» WHAT THE TASK REQUIRES: Quote the lines exactly, starting with the line that contains "make_post(cord_nail, top_tack, foot_tack)" and ending with the line that contains "points = [vertex.co", and leave out all other lines.

» CAD and scene scripts:
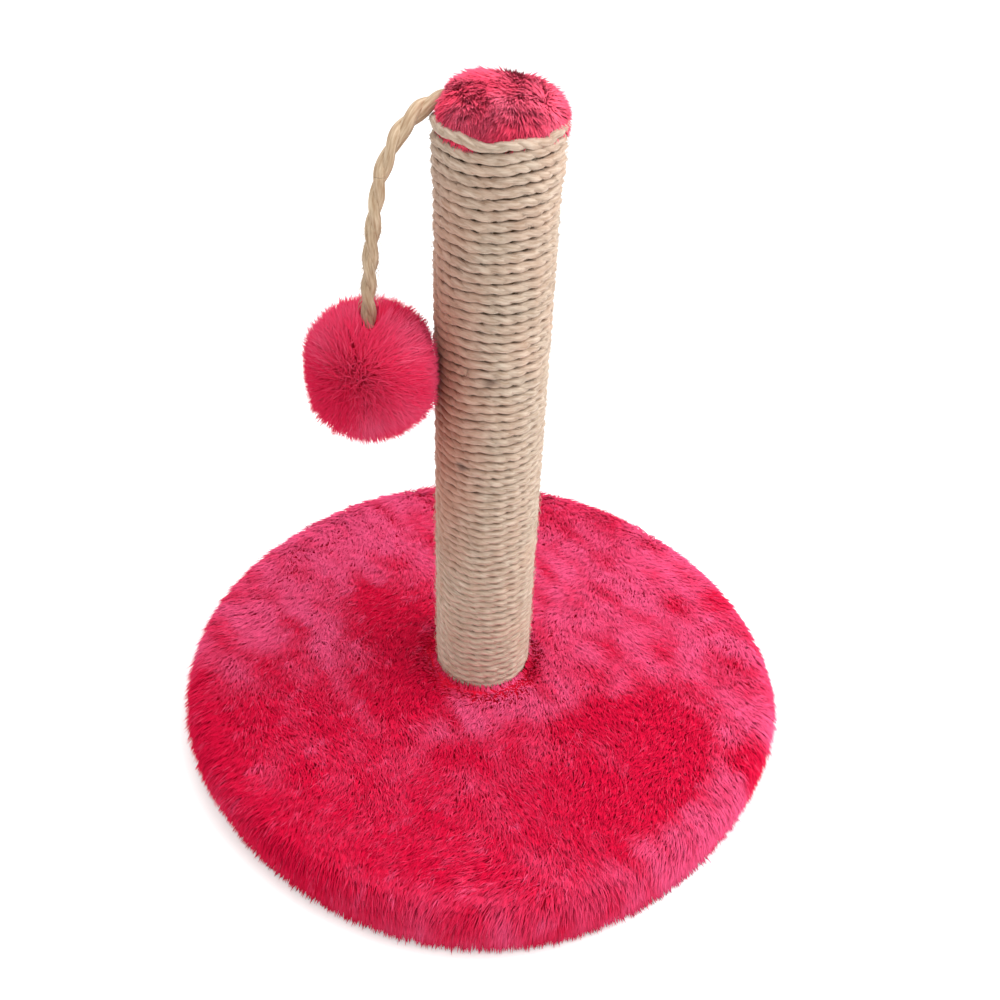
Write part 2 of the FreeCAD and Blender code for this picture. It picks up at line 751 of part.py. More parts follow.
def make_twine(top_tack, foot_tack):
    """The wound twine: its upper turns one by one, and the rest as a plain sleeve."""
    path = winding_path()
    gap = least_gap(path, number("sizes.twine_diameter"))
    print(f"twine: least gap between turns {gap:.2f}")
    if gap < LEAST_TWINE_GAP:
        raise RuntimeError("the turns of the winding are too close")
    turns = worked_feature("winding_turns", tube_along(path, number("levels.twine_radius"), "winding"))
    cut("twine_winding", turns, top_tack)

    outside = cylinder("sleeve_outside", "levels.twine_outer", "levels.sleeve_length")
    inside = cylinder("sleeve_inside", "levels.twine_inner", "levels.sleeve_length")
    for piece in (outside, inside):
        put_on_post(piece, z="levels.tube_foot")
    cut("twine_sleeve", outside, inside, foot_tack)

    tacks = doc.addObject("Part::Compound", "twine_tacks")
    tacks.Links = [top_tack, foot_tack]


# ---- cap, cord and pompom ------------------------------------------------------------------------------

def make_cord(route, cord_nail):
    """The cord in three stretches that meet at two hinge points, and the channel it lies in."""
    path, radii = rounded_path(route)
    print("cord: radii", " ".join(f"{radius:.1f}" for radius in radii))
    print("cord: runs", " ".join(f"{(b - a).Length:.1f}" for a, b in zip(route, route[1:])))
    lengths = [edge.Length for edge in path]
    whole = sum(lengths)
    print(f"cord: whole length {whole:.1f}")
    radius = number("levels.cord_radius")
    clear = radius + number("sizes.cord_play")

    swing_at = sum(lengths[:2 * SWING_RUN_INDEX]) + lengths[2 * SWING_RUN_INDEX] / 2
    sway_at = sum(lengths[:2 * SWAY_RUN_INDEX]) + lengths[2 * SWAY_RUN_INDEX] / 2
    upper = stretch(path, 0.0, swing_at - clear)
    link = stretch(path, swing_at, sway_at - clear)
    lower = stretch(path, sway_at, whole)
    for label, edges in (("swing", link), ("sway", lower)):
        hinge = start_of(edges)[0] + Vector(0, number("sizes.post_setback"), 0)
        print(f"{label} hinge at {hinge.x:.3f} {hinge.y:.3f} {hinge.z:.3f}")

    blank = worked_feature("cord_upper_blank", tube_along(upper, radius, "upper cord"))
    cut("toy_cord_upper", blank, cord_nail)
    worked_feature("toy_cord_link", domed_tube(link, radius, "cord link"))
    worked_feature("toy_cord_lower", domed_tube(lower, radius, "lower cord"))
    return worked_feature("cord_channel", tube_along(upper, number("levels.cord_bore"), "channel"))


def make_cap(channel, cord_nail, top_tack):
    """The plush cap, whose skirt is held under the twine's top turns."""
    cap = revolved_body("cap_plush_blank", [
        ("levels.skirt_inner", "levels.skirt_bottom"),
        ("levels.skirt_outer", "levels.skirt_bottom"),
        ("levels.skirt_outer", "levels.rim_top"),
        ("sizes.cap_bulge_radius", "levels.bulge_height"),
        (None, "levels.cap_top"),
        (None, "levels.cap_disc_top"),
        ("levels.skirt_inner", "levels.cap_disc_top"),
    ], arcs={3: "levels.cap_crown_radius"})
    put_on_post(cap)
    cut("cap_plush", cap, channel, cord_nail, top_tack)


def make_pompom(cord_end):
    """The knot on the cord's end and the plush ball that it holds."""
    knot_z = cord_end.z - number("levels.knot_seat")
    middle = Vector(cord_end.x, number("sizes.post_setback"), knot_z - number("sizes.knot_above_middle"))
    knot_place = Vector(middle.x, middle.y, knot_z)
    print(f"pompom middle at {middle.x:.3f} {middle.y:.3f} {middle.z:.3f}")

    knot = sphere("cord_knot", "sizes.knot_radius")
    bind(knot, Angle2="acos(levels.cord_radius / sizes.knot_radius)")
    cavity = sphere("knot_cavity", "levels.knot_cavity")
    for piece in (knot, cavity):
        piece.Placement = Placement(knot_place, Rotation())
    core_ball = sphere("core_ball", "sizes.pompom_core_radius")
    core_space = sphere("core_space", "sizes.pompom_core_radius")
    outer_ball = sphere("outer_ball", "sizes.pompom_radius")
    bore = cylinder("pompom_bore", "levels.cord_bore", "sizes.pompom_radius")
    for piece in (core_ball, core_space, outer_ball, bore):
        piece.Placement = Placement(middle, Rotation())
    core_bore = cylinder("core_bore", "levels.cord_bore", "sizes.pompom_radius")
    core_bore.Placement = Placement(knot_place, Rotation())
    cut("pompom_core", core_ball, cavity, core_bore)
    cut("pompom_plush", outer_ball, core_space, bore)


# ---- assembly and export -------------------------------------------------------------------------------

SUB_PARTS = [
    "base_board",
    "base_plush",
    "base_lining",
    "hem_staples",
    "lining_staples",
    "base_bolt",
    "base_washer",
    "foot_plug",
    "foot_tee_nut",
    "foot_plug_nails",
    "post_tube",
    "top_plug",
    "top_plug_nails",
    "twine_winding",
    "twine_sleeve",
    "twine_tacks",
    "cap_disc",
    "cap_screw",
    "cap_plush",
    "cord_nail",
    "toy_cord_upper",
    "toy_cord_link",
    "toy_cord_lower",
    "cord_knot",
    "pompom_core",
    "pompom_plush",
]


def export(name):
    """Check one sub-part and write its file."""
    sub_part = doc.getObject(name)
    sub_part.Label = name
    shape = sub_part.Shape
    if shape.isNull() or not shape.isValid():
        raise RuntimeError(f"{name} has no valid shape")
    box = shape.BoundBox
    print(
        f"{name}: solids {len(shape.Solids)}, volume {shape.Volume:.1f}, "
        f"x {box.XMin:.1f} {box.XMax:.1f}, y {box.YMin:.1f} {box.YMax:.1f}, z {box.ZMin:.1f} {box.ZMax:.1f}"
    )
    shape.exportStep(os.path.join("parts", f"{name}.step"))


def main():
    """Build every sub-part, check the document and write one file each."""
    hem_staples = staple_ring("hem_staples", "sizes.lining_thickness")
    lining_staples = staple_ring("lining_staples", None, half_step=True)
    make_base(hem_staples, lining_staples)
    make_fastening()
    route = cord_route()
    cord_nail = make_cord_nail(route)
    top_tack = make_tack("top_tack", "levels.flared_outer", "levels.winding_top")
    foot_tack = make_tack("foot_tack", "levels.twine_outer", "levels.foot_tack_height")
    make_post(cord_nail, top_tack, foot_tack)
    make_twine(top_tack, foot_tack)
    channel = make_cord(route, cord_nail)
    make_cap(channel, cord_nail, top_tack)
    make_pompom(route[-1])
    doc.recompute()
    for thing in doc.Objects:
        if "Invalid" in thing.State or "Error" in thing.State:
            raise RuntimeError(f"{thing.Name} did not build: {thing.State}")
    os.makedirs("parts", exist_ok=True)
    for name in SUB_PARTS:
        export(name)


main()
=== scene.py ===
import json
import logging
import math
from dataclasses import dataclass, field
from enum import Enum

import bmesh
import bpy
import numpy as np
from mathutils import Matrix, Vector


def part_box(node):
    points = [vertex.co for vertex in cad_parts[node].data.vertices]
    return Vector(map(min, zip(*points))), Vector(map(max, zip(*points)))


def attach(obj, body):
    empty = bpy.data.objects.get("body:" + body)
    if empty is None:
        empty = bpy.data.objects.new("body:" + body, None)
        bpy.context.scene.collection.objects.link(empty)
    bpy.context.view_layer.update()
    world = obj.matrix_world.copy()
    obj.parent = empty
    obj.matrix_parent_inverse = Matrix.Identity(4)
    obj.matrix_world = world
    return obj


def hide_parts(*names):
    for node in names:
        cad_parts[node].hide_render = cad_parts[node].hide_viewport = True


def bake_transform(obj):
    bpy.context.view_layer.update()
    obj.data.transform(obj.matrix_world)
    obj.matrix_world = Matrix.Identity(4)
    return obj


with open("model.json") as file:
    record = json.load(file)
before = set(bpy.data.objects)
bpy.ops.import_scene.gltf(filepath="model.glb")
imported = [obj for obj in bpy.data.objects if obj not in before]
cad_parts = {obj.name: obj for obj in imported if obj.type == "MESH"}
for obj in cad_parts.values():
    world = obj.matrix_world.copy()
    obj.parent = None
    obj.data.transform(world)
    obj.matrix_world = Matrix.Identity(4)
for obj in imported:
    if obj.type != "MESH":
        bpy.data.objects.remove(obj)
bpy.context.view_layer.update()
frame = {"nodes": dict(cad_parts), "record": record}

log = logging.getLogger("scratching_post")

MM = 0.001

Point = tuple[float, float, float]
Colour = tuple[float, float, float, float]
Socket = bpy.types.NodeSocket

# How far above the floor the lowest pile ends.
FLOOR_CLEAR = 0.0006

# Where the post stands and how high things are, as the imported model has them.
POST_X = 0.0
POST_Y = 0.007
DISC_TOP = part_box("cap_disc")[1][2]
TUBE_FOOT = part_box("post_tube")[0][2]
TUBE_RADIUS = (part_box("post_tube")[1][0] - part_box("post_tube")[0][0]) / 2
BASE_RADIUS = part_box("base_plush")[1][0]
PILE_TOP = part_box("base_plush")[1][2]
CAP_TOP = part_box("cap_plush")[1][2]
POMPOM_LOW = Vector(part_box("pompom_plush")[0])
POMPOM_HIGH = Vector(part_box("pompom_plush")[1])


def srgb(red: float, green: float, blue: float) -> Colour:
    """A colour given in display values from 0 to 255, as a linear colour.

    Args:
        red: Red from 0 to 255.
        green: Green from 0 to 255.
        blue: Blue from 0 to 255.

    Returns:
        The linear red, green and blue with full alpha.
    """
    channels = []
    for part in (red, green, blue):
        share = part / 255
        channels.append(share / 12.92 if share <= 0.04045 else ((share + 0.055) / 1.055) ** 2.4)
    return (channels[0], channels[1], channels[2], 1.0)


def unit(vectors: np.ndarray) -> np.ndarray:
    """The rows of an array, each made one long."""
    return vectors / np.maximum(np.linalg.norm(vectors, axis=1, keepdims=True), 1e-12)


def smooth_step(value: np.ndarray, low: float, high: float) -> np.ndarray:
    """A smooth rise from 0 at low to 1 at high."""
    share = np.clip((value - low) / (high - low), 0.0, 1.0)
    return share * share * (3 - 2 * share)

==

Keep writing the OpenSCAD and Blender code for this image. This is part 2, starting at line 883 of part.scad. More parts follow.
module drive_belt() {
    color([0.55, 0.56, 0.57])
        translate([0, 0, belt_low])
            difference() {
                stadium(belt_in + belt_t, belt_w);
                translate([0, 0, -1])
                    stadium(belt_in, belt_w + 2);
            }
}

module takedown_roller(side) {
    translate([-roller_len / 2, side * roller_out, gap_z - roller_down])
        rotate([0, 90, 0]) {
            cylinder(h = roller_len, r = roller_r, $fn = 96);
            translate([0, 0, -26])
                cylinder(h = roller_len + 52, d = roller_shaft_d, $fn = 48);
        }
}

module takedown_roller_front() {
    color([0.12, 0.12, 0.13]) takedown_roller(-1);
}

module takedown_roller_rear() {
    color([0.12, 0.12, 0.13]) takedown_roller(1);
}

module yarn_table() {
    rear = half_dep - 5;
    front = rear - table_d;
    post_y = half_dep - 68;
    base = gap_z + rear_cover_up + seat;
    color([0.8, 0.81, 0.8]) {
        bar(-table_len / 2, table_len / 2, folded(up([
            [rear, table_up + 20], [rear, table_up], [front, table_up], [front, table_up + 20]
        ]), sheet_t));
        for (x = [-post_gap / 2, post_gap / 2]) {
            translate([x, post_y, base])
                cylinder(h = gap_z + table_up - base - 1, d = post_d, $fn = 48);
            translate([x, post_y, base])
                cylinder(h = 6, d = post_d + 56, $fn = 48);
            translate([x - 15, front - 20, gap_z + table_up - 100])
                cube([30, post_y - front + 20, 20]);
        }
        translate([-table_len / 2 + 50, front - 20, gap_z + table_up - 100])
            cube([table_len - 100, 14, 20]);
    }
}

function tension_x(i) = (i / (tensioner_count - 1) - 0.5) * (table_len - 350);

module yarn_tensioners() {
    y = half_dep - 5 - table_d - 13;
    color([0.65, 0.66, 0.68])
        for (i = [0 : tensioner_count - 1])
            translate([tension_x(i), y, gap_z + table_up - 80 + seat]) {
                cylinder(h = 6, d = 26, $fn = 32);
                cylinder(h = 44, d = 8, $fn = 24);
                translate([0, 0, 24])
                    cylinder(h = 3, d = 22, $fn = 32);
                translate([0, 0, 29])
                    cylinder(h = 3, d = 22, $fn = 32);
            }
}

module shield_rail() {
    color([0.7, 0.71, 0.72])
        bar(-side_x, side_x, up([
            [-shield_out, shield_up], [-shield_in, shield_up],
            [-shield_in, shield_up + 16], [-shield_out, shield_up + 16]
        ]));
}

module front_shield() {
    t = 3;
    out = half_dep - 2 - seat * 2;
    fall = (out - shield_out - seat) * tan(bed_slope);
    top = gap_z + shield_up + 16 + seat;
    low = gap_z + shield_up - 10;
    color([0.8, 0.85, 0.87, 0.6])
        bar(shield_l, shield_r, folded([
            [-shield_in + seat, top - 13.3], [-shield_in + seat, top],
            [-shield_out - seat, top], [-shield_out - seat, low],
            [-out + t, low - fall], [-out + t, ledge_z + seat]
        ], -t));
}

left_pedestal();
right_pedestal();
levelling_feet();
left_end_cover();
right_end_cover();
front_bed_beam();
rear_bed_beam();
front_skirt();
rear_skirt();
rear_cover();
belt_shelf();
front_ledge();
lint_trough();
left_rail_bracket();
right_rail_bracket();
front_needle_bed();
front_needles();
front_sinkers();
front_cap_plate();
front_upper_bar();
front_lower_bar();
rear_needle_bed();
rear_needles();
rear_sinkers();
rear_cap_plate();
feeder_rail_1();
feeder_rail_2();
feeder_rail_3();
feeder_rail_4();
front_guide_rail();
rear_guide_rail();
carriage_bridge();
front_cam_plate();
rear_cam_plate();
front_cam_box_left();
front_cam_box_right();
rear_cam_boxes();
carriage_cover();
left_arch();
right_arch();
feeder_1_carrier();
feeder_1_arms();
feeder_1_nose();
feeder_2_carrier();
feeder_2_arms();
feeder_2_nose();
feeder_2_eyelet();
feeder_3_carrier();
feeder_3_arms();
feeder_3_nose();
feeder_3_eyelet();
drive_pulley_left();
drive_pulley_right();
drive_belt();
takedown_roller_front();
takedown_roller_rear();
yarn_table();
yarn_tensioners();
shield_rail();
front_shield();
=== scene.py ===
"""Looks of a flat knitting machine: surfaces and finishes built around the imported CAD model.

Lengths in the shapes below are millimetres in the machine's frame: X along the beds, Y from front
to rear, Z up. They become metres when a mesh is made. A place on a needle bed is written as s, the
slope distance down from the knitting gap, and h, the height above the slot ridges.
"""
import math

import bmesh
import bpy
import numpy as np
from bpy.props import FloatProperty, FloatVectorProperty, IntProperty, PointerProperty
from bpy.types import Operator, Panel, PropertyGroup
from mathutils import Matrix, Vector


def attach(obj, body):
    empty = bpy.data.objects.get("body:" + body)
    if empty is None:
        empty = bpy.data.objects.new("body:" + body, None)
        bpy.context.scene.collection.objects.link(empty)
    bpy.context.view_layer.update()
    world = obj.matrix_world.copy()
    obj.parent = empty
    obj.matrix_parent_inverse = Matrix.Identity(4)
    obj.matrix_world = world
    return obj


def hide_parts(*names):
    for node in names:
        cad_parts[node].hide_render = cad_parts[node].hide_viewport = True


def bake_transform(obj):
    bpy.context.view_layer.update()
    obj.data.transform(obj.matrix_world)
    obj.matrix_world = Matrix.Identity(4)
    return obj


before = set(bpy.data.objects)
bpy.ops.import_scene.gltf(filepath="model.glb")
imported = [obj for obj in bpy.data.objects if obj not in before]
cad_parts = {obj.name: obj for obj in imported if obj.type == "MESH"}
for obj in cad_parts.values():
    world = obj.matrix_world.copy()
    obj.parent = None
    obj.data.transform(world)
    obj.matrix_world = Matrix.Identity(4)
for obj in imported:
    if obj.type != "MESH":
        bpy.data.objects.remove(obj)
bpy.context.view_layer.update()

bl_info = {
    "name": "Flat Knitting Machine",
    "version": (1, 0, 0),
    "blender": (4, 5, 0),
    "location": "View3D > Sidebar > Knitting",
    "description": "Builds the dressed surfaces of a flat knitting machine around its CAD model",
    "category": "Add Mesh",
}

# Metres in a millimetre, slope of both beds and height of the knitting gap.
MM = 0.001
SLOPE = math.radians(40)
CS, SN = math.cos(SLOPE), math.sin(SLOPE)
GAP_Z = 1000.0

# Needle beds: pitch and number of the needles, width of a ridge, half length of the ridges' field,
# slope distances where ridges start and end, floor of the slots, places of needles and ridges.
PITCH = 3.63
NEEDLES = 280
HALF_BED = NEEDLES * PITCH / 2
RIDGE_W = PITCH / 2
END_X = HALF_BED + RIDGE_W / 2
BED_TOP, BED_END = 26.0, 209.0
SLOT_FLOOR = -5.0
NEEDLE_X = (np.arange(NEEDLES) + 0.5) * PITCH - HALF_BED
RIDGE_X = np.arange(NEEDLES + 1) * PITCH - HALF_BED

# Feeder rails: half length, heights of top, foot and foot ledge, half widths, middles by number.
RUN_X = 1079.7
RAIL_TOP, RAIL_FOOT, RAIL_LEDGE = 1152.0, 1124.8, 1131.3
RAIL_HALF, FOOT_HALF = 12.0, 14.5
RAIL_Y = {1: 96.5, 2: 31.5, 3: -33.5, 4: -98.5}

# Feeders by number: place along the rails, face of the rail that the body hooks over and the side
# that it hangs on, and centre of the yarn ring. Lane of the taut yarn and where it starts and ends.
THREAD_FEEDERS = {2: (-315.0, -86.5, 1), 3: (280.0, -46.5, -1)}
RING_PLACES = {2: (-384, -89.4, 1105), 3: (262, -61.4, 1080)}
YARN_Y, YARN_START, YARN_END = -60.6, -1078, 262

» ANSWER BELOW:
    make_post(cord_nail, top_tack, foot_tack)
    make_twine(top_tack, foot_tack)
    channel = make_cord(route, cord_nail)
    make_cap(channel, cord_nail, top_tack)
    make_pompom(route[-1])
    doc.recompute()
    for thing in doc.Objects:
        if "Invalid" in thing.State or "Error" in thing.State:
            raise RuntimeError(f"{thing.Name} did not build: {thing.State}")
    os.makedirs("parts", exist_ok=True)
    for name in SUB_PARTS:
        export(name)


main()
=== scene.py ===
import json
import logging
import math
from dataclasses import dataclass, field
from enum import Enum

import bmesh
import bpy
import numpy as np
from mathutils import Matrix, Vector


def part_box(node):
    points = [vertex.co for vertex in cad_parts[node].data.vertices]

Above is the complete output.